> [Directions]
Please give the listing again in its entirety, exactly as written.

=====

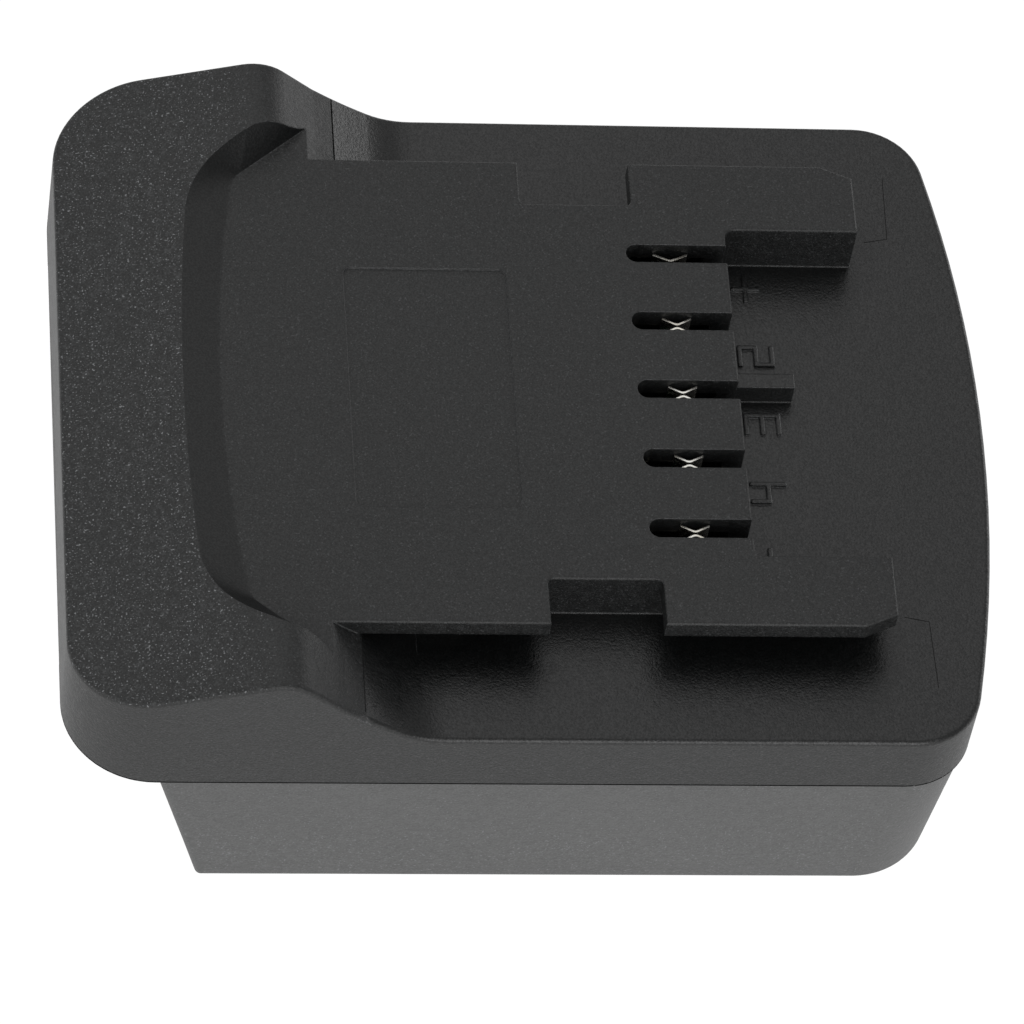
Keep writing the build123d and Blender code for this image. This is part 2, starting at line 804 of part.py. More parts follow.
# Release button: the thumb bar in the hood's end, its flange and the two arms
with BuildPart() as release_button:
    with BuildSketch(Plane.YZ.offset(end_x)):
        add(button_opening(0))
    extrude(amount=button_head_length)
    lower_edges = release_button.edges().filter_by(Axis.X).group_by(Axis.Z)[0]
    fillet(lower_edges, button_lower_radius)
    # The lower half of the thumb bar leans back
    with BuildSketch(Plane.XZ):
        with BuildLine():
            Polyline(
                (end_x, z_crease),
                (end_x + button_lean, z_crease - button_drop),
                (end_x - cut_over, z_crease - button_drop),
                (end_x - cut_over, z_crease),
                close=True,
            )
        make_face()
    extrude(amount=button_width, both=True, mode=Mode.SUBTRACT)
    # Grip ribs on the leaning face
    for number in range(grip_rib_count):
        drop_share = (grip_rib_inset + number * grip_rib_pitch) / button_drop
        with BuildSketch(Plane.XZ):
            with Locations((end_x + drop_share * button_lean, z_crease - drop_share * button_drop)):
                Circle(grip_rib_radius)
        extrude(amount=grip_rib_width / 2, both=True)
    # The flange behind the end wall keeps the button in
    with BuildSketch(Plane.YZ.offset(flange_front_x)):
        with Locations((0, z_button_flange)):
            Rectangle(
                button_width + 2 * button_flange_overlap,
                button_flange_height,
                align=(Align.CENTER, Align.MIN),
            )
            Rectangle(
                button_width - 2 * button_lower_radius,
                button_drop / 2 + spigot_height,
                align=(Align.CENTER, Align.MAX),
            )
    extrude(amount=button_flange_thickness)
    # Arms with slanting slots that draw the latches in
    with BuildSketch(Plane.XY.offset(z_arm)):
        arm_length = latch_x + latch_length / 2 + arm_end_margin - flange_front_x
        slot_run = math.hypot(latch_travel, button_travel)
        slot_slant = math.degrees(math.atan2(latch_travel, button_travel))
        slot_y = latch_pin_y - latch_travel / 2
        for side in (-1, 1):
            with Locations((flange_front_x, side * (arm_inner_y + arm_outer_y) / 2)):
                Rectangle(arm_length, arm_outer_y - arm_inner_y, align=(Align.MIN, Align.CENTER))
            with Locations(Location((latch_x - button_travel / 2, side * slot_y), side * slot_slant)):
                SlotCenterToCenter(
                    slot_run, 2 * (latch_pin_radius + pin_gap), mode=Mode.SUBTRACT
                )
    extrude(amount=arm_thickness)
    # Pins that centre the springs
    with BuildSketch(Plane.YZ.offset(flange_back_x)):
        with Locations(*spring_places):
            Circle(spring_pin_radius)
    extrude(amount=spring_button_pin)


def latch_outline(side):
    """A side latch in plan, with the lead-in ramp facing the contact end."""
    front_x = latch_x + latch_length / 2
    back_x = latch_x - latch_length / 2
    with BuildSketch() as outline:
        with BuildLine():
            Polyline(
                (back_x, side * latch_inner_y),
                (back_x, side * latch_tip_y),
                (front_x - latch_ramp_length, side * latch_tip_y),
                (front_x, side * neck_width / 2),
                (front_x, side * latch_inner_y),
                close=True,
            )
        make_face()
    return outline.sketch


# Side latches: bars that come out of the neck under the rails, each with its pin
latches = []
for side in (1, -1):
    with BuildPart() as latch:
        with BuildSketch(Plane.XY.offset(z_latch)):
            add(latch_outline(side))
        extrude(amount=latch_height)
        with BuildSketch(Plane.XY.offset(z_arm + seat_gap)):
            with Locations((latch_x, side * latch_pin_y)):
                Circle(latch_pin_radius)
        extrude(amount=z_latch - z_arm)
    latches.append(latch)

# Button springs: one unbroken coil each, along X
spring_pitch = (spring_length - 2 * (spring_wire_radius + pin_gap)) / spring_turns
spring_start_x = flange_back_x + spring_wire_radius + pin_gap
springs = []
for side in (1, -1):
    with BuildPart() as spring:
        with BuildLine():
            coil = Helix(
                spring_pitch,
                spring_pitch * spring_turns,
                spring_mean_radius,
                center=(spring_start_x, side * spring_y, z_spring),
                direction=(1, 0, 0),
            )
        with BuildSketch(Plane(origin=coil @ 0, z_dir=coil % 0)):
            Circle(spring_wire_radius)
        sweep(path=coil, is_frenet=True)
    springs.append(spring)
print("least gap between a spring's turns, mm", spring_pitch - 2 * spring_wire_radius)


def leaf_outline(leaf_length, side):
    """One spring leaf of a contact clip in plan, bent towards the slot's middle."""
    half = leaf_length / 2
    near = side * clip_mouth / 2
    far = side * clip_flare
    grown = side * clip_leaf_thickness
    with BuildSketch() as leaf:
        with BuildLine():
            FilletPolyline((-half, far), (0, near), (half, far), radius=clip_bend_radius)
            Line((half, far), (half, far + grown))
            FilletPolyline(
                (half, far + grown),
                (0, near + grown),
                (-half, far + grown),
                radius=clip_bend_radius,
            )
            Line((-half, far + grown), (-half, far))
        make_face()
    return leaf.sketch


# Contact clips: a base on the carrier, two bent leaves up into the slot, and a tail
contact_clips = []
for y in slot_ys:
    is_main = y == slot_ys[-1]
    leaf_length = main_clip_leaf_length if is_main else clip_leaf_length
    leaf_top = z_deck - (main_clip_depth if is_main else clip_depth)
    with BuildPart() as clip:
        with BuildSketch(Plane.XY.offset(z_carrier_top)):
            with Locations((clip_x, y)):
                Rectangle(clip_base_length, clip_base_width)
        extrude(amount=clip_base_thickness)
        with BuildSketch(Plane.XY.offset(z_carrier_top)):
            with Locations((clip_x, y)):
                add(leaf_outline(leaf_length, 1))
                add(leaf_outline(leaf_length, -1))
        extrude(amount=leaf_top - z_carrier_top)
        with BuildSketch(Plane.XY.offset(z_clip_tail)):
            with Locations((clip_x, y)):
                Rectangle(clip_tail_width, blade_thickness)
        extrude(amount=z_carrier_top - z_clip_tail)
    contact_clips.append(clip)

# Clip carrier: the moulded bar that the clips stand in, on two feet
with BuildPart() as clip_carrier:
    with BuildSketch(Plane.XY.offset(z_carrier)):
        with Locations((clip_x, 0)):
            Rectangle(carrier_length, 2 * (slot_ys[-1] + carrier_margin))
        with Locations(*[(clip_x, y) for y in slot_ys]):
            Rectangle(
                clip_tail_width + 2 * pin_gap, blade_thickness + 2 * pin_gap, mode=Mode.SUBTRACT
            )
    extrude(amount=carrier_height)
    with BuildSketch(Plane.XY.offset(z_roof_top)):
        with Locations((clip_x, between_slot_ys[0]), (clip_x, between_slot_ys[-1])):
            Rectangle(carrier_length, carrier_foot_width)
    extrude(amount=z_carrier - z_roof_top)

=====

> [Final result]
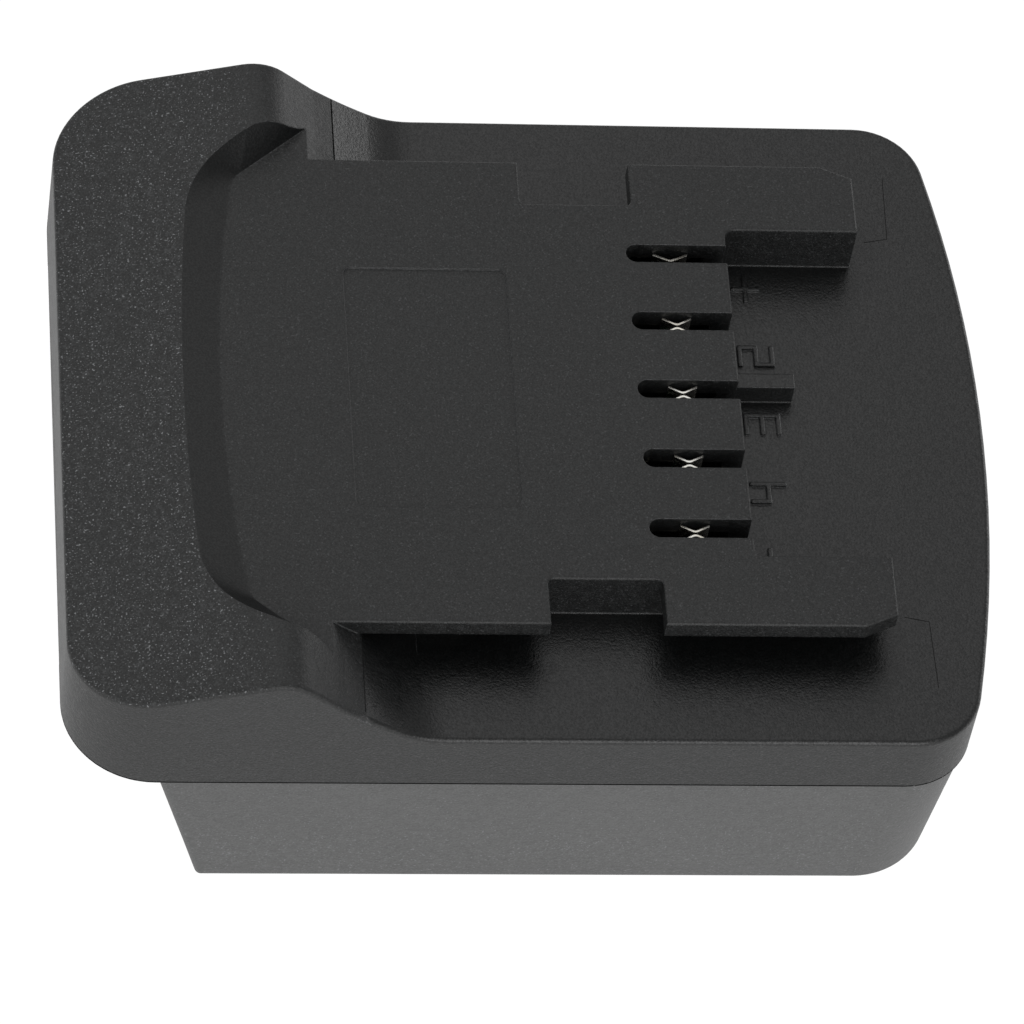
Keep writing the build123d and Blender code for this image. This is part 2, starting at line 804 of part.py. More parts follow.
# Release button: the thumb bar in the hood's end, its flange and the two arms
with BuildPart() as release_button:
    with BuildSketch(Plane.YZ.offset(end_x)):
        add(button_opening(0))
    extrude(amount=button_head_length)
    lower_edges = release_button.edges().filter_by(Axis.X).group_by(Axis.Z)[0]
    fillet(lower_edges, button_lower_radius)
    # The lower half of the thumb bar leans back
    with BuildSketch(Plane.XZ):
        with BuildLine():
            Polyline(
                (end_x, z_crease),
                (end_x + button_lean, z_crease - button_drop),
                (end_x - cut_over, z_crease - button_drop),
                (end_x - cut_over, z_crease),
                close=True,
            )
        make_face()
    extrude(amount=button_width, both=True, mode=Mode.SUBTRACT)
    # Grip ribs on the leaning face
    for number in range(grip_rib_count):
        drop_share = (grip_rib_inset + number * grip_rib_pitch) / button_drop
        with BuildSketch(Plane.XZ):
            with Locations((end_x + drop_share * button_lean, z_crease - drop_share * button_drop)):
                Circle(grip_rib_radius)
        extrude(amount=grip_rib_width / 2, both=True)
    # The flange behind the end wall keeps the button in
    with BuildSketch(Plane.YZ.offset(flange_front_x)):
        with Locations((0, z_button_flange)):
            Rectangle(
                button_width + 2 * button_flange_overlap,
                button_flange_height,
                align=(Align.CENTER, Align.MIN),
            )
            Rectangle(
                button_width - 2 * button_lower_radius,
                button_drop / 2 + spigot_height,
                align=(Align.CENTER, Align.MAX),
            )
    extrude(amount=button_flange_thickness)
    # Arms with slanting slots that draw the latches in
    with BuildSketch(Plane.XY.offset(z_arm)):
        arm_length = latch_x + latch_length / 2 + arm_end_margin - flange_front_x
        slot_run = math.hypot(latch_travel, button_travel)
        slot_slant = math.degrees(math.atan2(latch_travel, button_travel))
        slot_y = latch_pin_y - latch_travel / 2
        for side in (-1, 1):
            with Locations((flange_front_x, side * (arm_inner_y + arm_outer_y) / 2)):
                Rectangle(arm_length, arm_outer_y - arm_inner_y, align=(Align.MIN, Align.CENTER))
            with Locations(Location((latch_x - button_travel / 2, side * slot_y), side * slot_slant)):
                SlotCenterToCenter(
                    slot_run, 2 * (latch_pin_radius + pin_gap), mode=Mode.SUBTRACT
                )
    extrude(amount=arm_thickness)
    # Pins that centre the springs
    with BuildSketch(Plane.YZ.offset(flange_back_x)):
        with Locations(*spring_places):
            Circle(spring_pin_radius)
    extrude(amount=spring_button_pin)


def latch_outline(side):
    """A side latch in plan, with the lead-in ramp facing the contact end."""
    front_x = latch_x + latch_length / 2
    back_x = latch_x - latch_length / 2
    with BuildSketch() as outline:
        with BuildLine():
            Polyline(
                (back_x, side * latch_inner_y),
                (back_x, side * latch_tip_y),
                (front_x - latch_ramp_length, side * latch_tip_y),
                (front_x, side * neck_width / 2),
                (front_x, side * latch_inner_y),
                close=True,
            )
        make_face()
    return outline.sketch


# Side latches: bars that come out of the neck under the rails, each with its pin
latches = []
for side in (1, -1):
    with BuildPart() as latch:
        with BuildSketch(Plane.XY.offset(z_latch)):
            add(latch_outline(side))
        extrude(amount=latch_height)
        with BuildSketch(Plane.XY.offset(z_arm + seat_gap)):
            with Locations((latch_x, side * latch_pin_y)):
                Circle(latch_pin_radius)
        extrude(amount=z_latch - z_arm)
    latches.append(latch)

# Button springs: one unbroken coil each, along X
spring_pitch = (spring_length - 2 * (spring_wire_radius + pin_gap)) / spring_turns
spring_start_x = flange_back_x + spring_wire_radius + pin_gap
springs = []
for side in (1, -1):
    with BuildPart() as spring:
        with BuildLine():
            coil = Helix(
                spring_pitch,
                spring_pitch * spring_turns,
                spring_mean_radius,
                center=(spring_start_x, side * spring_y, z_spring),
                direction=(1, 0, 0),
            )
        with BuildSketch(Plane(origin=coil @ 0, z_dir=coil % 0)):
            Circle(spring_wire_radius)
        sweep(path=coil, is_frenet=True)
    springs.append(spring)
print("least gap between a spring's turns, mm", spring_pitch - 2 * spring_wire_radius)


def leaf_outline(leaf_length, side):
    """One spring leaf of a contact clip in plan, bent towards the slot's middle."""
    half = leaf_length / 2
    near = side * clip_mouth / 2
    far = side * clip_flare
    grown = side * clip_leaf_thickness
    with BuildSketch() as leaf:
        with BuildLine():
            FilletPolyline((-half, far), (0, near), (half, far), radius=clip_bend_radius)
            Line((half, far), (half, far + grown))
            FilletPolyline(
                (half, far + grown),
                (0, near + grown),
                (-half, far + grown),
                radius=clip_bend_radius,
            )
            Line((-half, far + grown), (-half, far))
        make_face()
    return leaf.sketch


# Contact clips: a base on the carrier, two bent leaves up into the slot, and a tail
contact_clips = []
for y in slot_ys:
    is_main = y == slot_ys[-1]
    leaf_length = main_clip_leaf_length if is_main else clip_leaf_length
    leaf_top = z_deck - (main_clip_depth if is_main else clip_depth)
    with BuildPart() as clip:
        with BuildSketch(Plane.XY.offset(z_carrier_top)):
            with Locations((clip_x, y)):
                Rectangle(clip_base_length, clip_base_width)
        extrude(amount=clip_base_thickness)
        with BuildSketch(Plane.XY.offset(z_carrier_top)):
            with Locations((clip_x, y)):
                add(leaf_outline(leaf_length, 1))
                add(leaf_outline(leaf_length, -1))
        extrude(amount=leaf_top - z_carrier_top)
        with BuildSketch(Plane.XY.offset(z_clip_tail)):
            with Locations((clip_x, y)):
                Rectangle(clip_tail_width, blade_thickness)
        extrude(amount=z_carrier_top - z_clip_tail)
    contact_clips.append(clip)

# Clip carrier: the moulded bar that the clips stand in, on two feet
with BuildPart() as clip_carrier:
    with BuildSketch(Plane.XY.offset(z_carrier)):
        with Locations((clip_x, 0)):
            Rectangle(carrier_length, 2 * (slot_ys[-1] + carrier_margin))
        with Locations(*[(clip_x, y) for y in slot_ys]):
            Rectangle(
                clip_tail_width + 2 * pin_gap, blade_thickness + 2 * pin_gap, mode=Mode.SUBTRACT
            )
    extrude(amount=carrier_height)
    with BuildSketch(Plane.XY.offset(z_roof_top)):
        with Locations((clip_x, between_slot_ys[0]), (clip_x, between_slot_ys[-1])):
            Rectangle(carrier_length, carrier_foot_width)
    extrude(amount=z_carrier - z_roof_top)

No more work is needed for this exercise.